By the outbreak of the First World War, the indiscriminate slaughter of the enemy had become an act of patriotic devotion to the fatherland. The Second World War was a veritable school of barbarism, overlaying Western Civilization with a bloody residue of violence and destruction that continues to undermine all standards of civility and ethics. Hitler counted the extermination of European Jews among the principal war aims of the Nazi regime. The Japanese, Germans, British, and Americans all considered cities and civilian populations to be legitimate targets, to say nothing of the atrocities that the Red Army committed against non-combatants on its long march across Eastern Europe to Berlin. As the French philosopher Bertrand de Jouvenel wrote at the end of the war in 1945:

The war through which we have lived has surpassed in savagery and destructive force any yet seen in the Western world. . . . In this war everyone–workmen, peasants, and women alike–is in the fight, and in consequence, everything, the factory, the harvest, even the dwelling-house, has turned target.

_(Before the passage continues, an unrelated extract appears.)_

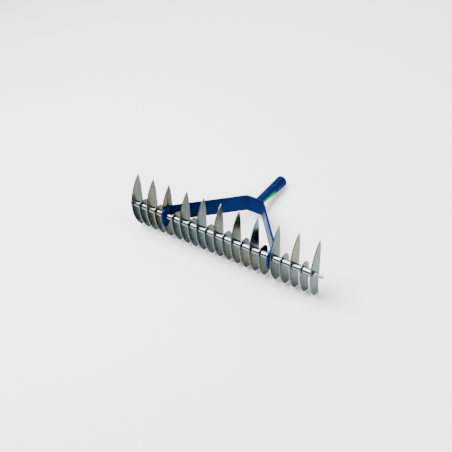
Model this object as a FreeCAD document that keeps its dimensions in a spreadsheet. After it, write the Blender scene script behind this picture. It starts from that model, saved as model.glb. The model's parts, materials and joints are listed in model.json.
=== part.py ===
import FreeCAD, Part
import math
import os
import Sketcher
from FreeCAD import Placement, Rotation, Vector

# Thatch rake head: a row of crescent blades on a tie rod, carried by a bent strip yoke with a
# welded conical handle socket.  Each part is drawn about the rod centre (X along the rod, +Y to
# the handle, +Z to the long points), then the whole head is laid down on the floor.

os.makedirs("parts", exist_ok=True)
doc = FreeCAD.newDocument("ThatchRakeHead")
sheet = doc.addObject("Spreadsheet::Sheet", "Sizes")

SIZES = {
    "blade_thickness": 2.0,
    "blade_hole_radius": 4.05,
    "spacer_radius": 6.75,
    "spacer_bore_radius": 4.2,
    "spacer_length": 18.0,
    "strip_thickness": 4.0,
    "strip_width": 34.0,
    "lug_hole_radius": 4.075,
    "bend_inner_radius": 5.0,
    "bend_outer_radius": 9.0,
    "socket_hole_radius": 2.5,
    "socket_hole_distance": 72.0,
    "nut_hex_height": 6.0,
    "nut_bore_radius": 3.03,
    "nut_bore_depth": 12.0,
    "weld_foot_radius": 11.5,
    "weld_top_radius": 8.6,
    "weld_height": 4.0,
    "label_angle": 160.0,
}

PITCH = 20.0
LAST_BLADE = 20
LUG_GAP = 4.2
FRONT_LUG_BLADE = 4
REAR_LUG_BLADE = 16
LUG_CENTRE = 121.1
ROW_END = 205.2
FLAT_BACK = 134.0
SOCKET_TILT = 4.3
LIE_ANGLE = 14.434

# Outlines run counter-clockwise: name, first axis, second axis, radius of the edge that follows
# (0 straight, negative hollow).
PRONG = [
    ("nose", -10.0, -2.0, 78.0),
    ("heel", 12.5, -57.5, 0.0),
    ("toe", 29.0, -58.5, -90.0),
    ("notch", 24.0, -24.0, 0.0),
]
LONG_BLADE = [("tip", 16.5, 60.0, 95.0)] + PRONG + [
    ("rear_low", 23.5, -6.0, 0.0),
    ("rear_high", 22.0, 24.0, 140.0),
]
SHORT_BLADE = [
    ("crown_rear", 8.0, 11.5, 0.0),
    ("crown_front", 0.0, 11.5, 9.0),
    ("brow", -9.8, 3.0, 0.0),
] + PRONG + [
    ("rear_low", 22.0, -6.0, 0.0),
    ("shoulder", 19.5, 4.0, 14.0),
]
LUG = [
    ("top_rear", 9.0, 17.0, 0.0),
    ("top_front", -3.0, 17.0, 13.0),
    ("face_high", -14.0, 5.0, 0.0),
    ("face_low", -13.0, -12.0, 0.0),
    ("foot_front", -8.0, -23.0, 0.0),
    ("foot_rear", 1.0, -23.5, 0.0),
    ("step", 7.0, -17.0, 0.0),
    ("low_rear", 9.0, -17.0, 0.0),
]
STRIP = [
    ("left_out", -123.1, 2.0, 0.0),
    ("left_in", -119.1, 2.0, 0.0),
    ("left_bend_in", -119.1, 10.15, 0.0),
    ("left_flat_in", -17.6, 130.0, 0.0),
    ("right_flat_in", 17.6, 130.0, 0.0),
    ("right_bend_in", 119.1, 10.15, 0.0),
    ("right_in", 119.1, 2.0, 0.0),
    ("right_out", 123.1, 2.0, 0.0),
    ("right_bend_out", 123.1, 11.6, 0.0),
    ("right_flat_out", 19.5, 134.0, 0.0),
    ("left_flat_out", -19.5, 134.0, 0.0),
    ("left_bend_out", -123.1, 11.6, 0.0),
]
SOCKET = [
    ("base_in", 0.0, 6.2, 0.0),
    ("lead_in", 87.4, 10.5, 0.0),
    ("flare", 102.4, 10.5, 0.0),
    ("mouth_in", 103.0, 10.9, 0.0),
    ("mouth_out", 103.0, 12.5, 0.0),
    ("base_out", 0.0, 8.0, 0.0),
]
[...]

As a result the enemy to be fought has been all flesh that is and all soil, and the bombing plane has striven to consummate the utter destruction of them all.[v]

Jouvenel recognized that the Second World War had breached the divide that had historically separated war and peace.

Increasingly since 1945, peoples throughout much of the Middle East and in many parts of Africa and even Europe, as well as those in numerous American cities, have found themselves residing amid perpetual battlefields. At times, the carnage subsides, but it never disappears or ends. The historian Eric Hobsbawm has written that “total war and cold war have brainwashed us into accepting barbarity. Even worse: they have made barbarity seem unimportant compared to more important matters like making money.” [vi] With the advent of radical Islamic terrorism around the world and the heightening of racial animosity in the United States, the bloodshed has worsened in recent years. Among the most important causes of such outbursts has been the decline of the state. Governments no longer enjoy a monopoly on violence, nor can they any longer enforce the law or maintain public order. A state of war exists without war having been formally declared. The leaders of various nations, including the United States, of course, have long resorted to this practice, except these are wars fought by peoples against other peoples, not between the armies of states. In addition, the governments of Europe and the United States have shown themselves to be powerless to stop the torrent of immigrants and refugees, many of whom seek to escape chaos and brutality, from inundating their borders. Taken together, the incessant wars of race and religion and the nomadic existence to which millions are now condemned reveal the contours of a new Dark Age against which governments will be ineffectual, if not wholly impotent.

We thus confront the paradox of government becoming ever more restrictive and intrusive while simultaneously being unable to establish justice, keep the peace, secure the borders, or, for that matter, provide adequate relief in the wake of a natural disaster. This incongruity has proven especially confounding for Americans. Since at least 1863, Americans have entertained two irreconcilable definitions of freedom. According to the older sense of the word, “freedom” meant the absence of intervention by an outside authority, the freedom to be left alone. This understanding rendered freedom and power at odds. Power, especially when concentrated in the national government, was always and everywhere the enemy of freedom.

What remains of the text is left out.